Commercial anti-scale products still make sense in hard or very hard water. Their function is to reduce the impact of minerals and protect internal components. They do not replace detergent or maintenance, but they are part of a useful strategy when the household supply frequently punishes appliances. In some cases, the real savings become apparent over time: fewer residues, fewer repairs, and less premature wear.

Maintenance that really makes a difference

Cleaning the washing machine is not a decorative gesture, but a technical measure. Maintenance cycles run empty help remove accumulated residue from the drum, seals, and circuits. In hard water, that cleaning must be done more consistently than in a soft-water area. The exact frequency depends on the hardness level, but the message is clear: the more mineral-rich the water, the more regular descaling must be.

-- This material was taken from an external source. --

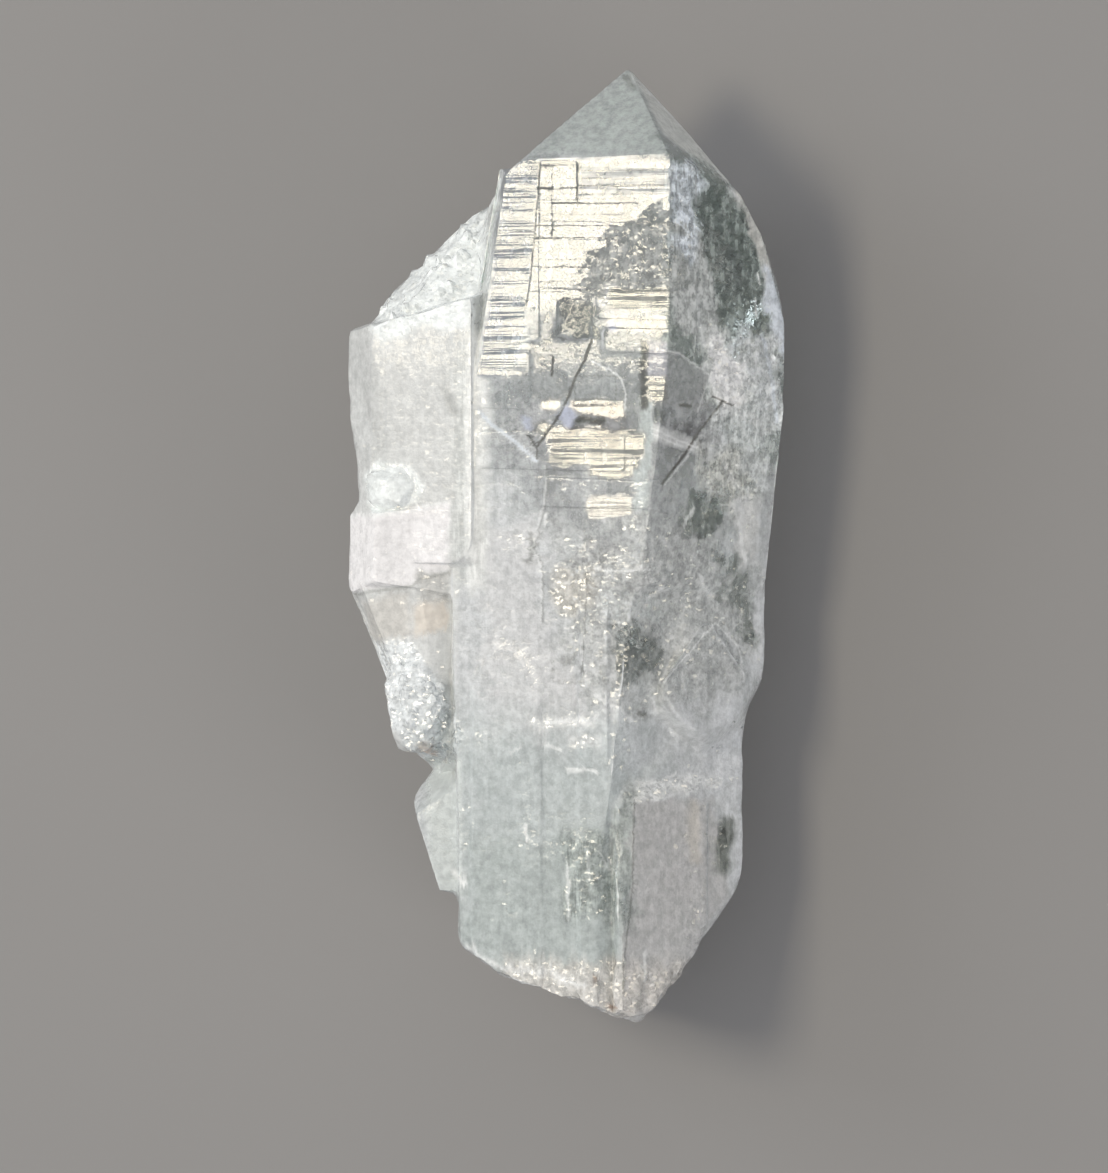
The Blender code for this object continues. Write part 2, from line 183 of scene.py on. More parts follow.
def merged(points, corners):
    """Joins vertices at the same place: returns the places that differ and the triangles between them."""
    places = np.round(points * 1e7).astype(np.int64)
    _, first, number = np.unique(places, axis=0, return_index=True, return_inverse=True)
    corners = number.reshape(-1)[corners]
    whole = (corners != np.roll(corners, 1, axis=1)).all(axis=1)
    return points[first], corners[whole]


def halved(points, corners, limit):
    """One round of splitting: each edge longer than its own limit gets a middle point, and its triangles are
    cut in 2, 3 or 4 according to how many of their edges were split."""
    sides = np.stack([corners, np.roll(corners, -1, axis=1)], axis=2)
    keys = np.sort(sides.reshape(-1, 2), axis=1)
    edges, number = np.unique(keys, axis=0, return_inverse=True)
    number = number.reshape(-1, 3)
    ends = points[edges]
    length = np.linalg.norm(ends[:, 0] - ends[:, 1], axis=1)
    split = length > limit(ends.mean(axis=1))
    middle = np.full(len(edges), -1)
    middle[split] = len(points) + np.arange(split.sum())
    points = np.concatenate([points, ends[split].mean(axis=1)])
    mids = middle[number]
    count = (mids >= 0).sum(axis=1)
    made = [corners[count == 0]]
    # One edge split: turn the triangle until it is the first one.
    some = count == 1
    turn = (mids[some] >= 0).argmax(axis=1)
    a, b, c = turned(corners[some], turn)
    m = mids[some][np.arange(some.sum()), turn]
    made += [np.stack([a, m, c], 1), np.stack([m, b, c], 1)]
    # Two edges split: turn it until the third one is whole.
    some = count == 2
    turn = ((mids[some] < 0).argmax(axis=1) + 1) % 3
    a, b, c = turned(corners[some], turn)
    m, n, _ = turned(mids[some], turn)
    made += [np.stack([m, b, n], 1), np.stack([a, m, n], 1), np.stack([a, n, c], 1)]
    # All three split.
    some = count == 3
    a, b, c = corners[some].T
    m, n, o = mids[some].T
    made += [np.stack(t, 1) for t in ((a, m, o), (m, b, n), (o, n, c), (m, n, o))]
    return points, np.concatenate(made)


def turned(rows, turn):
    """The three columns of each row, starting from its own column."""
    index = (turn[:, None] + np.arange(3)) % 3
    return np.take_along_axis(rows, index, axis=1).T


def face_normals(points, corners):
    """Each triangle's normal, as long as twice its area."""
    a, b, c = (points[corners[:, n]] for n in range(3))
    return np.cross(b - a, c - a)


def vertex_normals(points, corners):
    """The sum of the normals of the triangles round each vertex, made one long."""
    normals = np.zeros_like(points)
    flat = face_normals(points, corners)
    for n in range(3):
        np.add.at(normals, corners[:, n], flat)
    return normals / np.maximum(np.linalg.norm(normals, axis=1, keepdims=True), 1e-12)


# Finishes by place, as outlines in the seen frame, in millimetres.


def block(left, top, right, bottom):
    """The outline of an upright block."""
    return ((left, top), (right, top), (right, bottom), (left, bottom))


# Fixed tints. White and blue-white are painted highlights on edges, streaks and glints, and shade and deep
# shade are painted shade in steps, creases and lines. The rows below also name three that are settings:
# cream, milk and frost; the cream is the front lamp's reflection, painted into the mirror patches.
LILAC = (0.66, 0.70, 0.86)
BLUE_HIGHLIGHT = (0.84, 0.90, 0.97)
HIGHLIGHT_WHITE = (0.93, 0.94, 0.93)
BEIGE = (0.83, 0.78, 0.71)
SHADE = (0.34, 0.33, 0.29)
DEEP_SHADE = (0.20, 0.17, 0.13)
RUST = (0.34, 0.2, 0.12)

# Finishes that several rows share: a patch that mirrors the front lamp, and one that also has the lamp's
# cream reflection painted into its tint.
MIRROR = {"mirror": 1.0, "crust": 0.0, "mottle": 0.1}
GLOSSY_PAINTED_REFLECTION = {**MIRROR, "tint": "painted_reflection_cream", "rough": 0.06}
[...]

White vinegar and citric acid are common allies, although they are not equivalent. The former is practical for periodic care; the latter usually acts more powerfully on resistant scale. Using them responsibly, with empty cycles and following proper instructions, makes it possible to dissolve part of the limescale without resorting to harsh solutions. The important thing is not to mix incompatible products or improvise dangerous combinations.

The detergent drawer and the drain filter deserve their own attention. If those points become clogged, the water does not circulate properly and the wash loses precision. Sometimes the visible problem is the clothes, but the root cause is a conduit partially blocked by limescale and residue. A regular cleaning of those parts prevents the appliance from working like a pipe that can barely breathe.

It is also worth checking the door seal and rubber gasket. Limescale dries them out, hardens them, and leaves micro-deposits where moisture gets trapped. That combination encourages odors and stains. Drying the gasket after some washes, leaving the door ajar, and removing visible residue extends the life of the whole unit with a simple, almost everyday, but very effective routine.

When it is worth treating the water throughout the house

When hardness is consistently high, the problem is no longer limited to the washing machine. The same calcium that sticks to the drum also deposits in water heaters, faucets, and dishwashers. In that scenario, a domestic water softener may make sense because it protects several appliances at once and stabilizes water behavior throughout the home.

It is not always necessary to go that far. In moderately hard water, a good maintenance routine and properly adjusted dosing may be enough. A whole-home softener, on the other hand, is better justified when there are repeated breakdowns, persistent residue, or a rapid buildup of scale in several parts of the house. The decision depends on the system, actual use, and the accumulated cost of the damage avoided.

The key is to look at the whole picture, not just the drum. A washing machine punished by hard water is often the most visible warning of a broader household problem. Addressing it in time prevents each appliance from paying part of the same mineral toll, slow and silent, that the water supply imposes wash after wash.

What to remember before limescale does its work

The washing machine does not fail all at once: it gradually fills with limescale, like a rock that grows in layers. When the water is very hard, maintenance stops being optional and becomes part of the appliance’s normal use. Adjusting doses, cleaning regularly, and watching for signs of scale buildup is the most sensible way to maintain performance without turning every wash into a battle.

Soft laundry, a less strained motor, and a more contained bill often go hand in hand. Hard water does not prevent good washing, but it does require more care. That is the difference between a machine that lasts for years and one that deteriorates too soon, with the heating element working like a heater covered in mineral frost.

Treating hardness in time is a household decision with very concrete technical effects. The clothes come out better, the components suffer less, and the washing machine retains its efficiency. In an appliance that works so much and so often, that stability is worth more than any improvised fix or any action taken only when it already smells like a breakdown.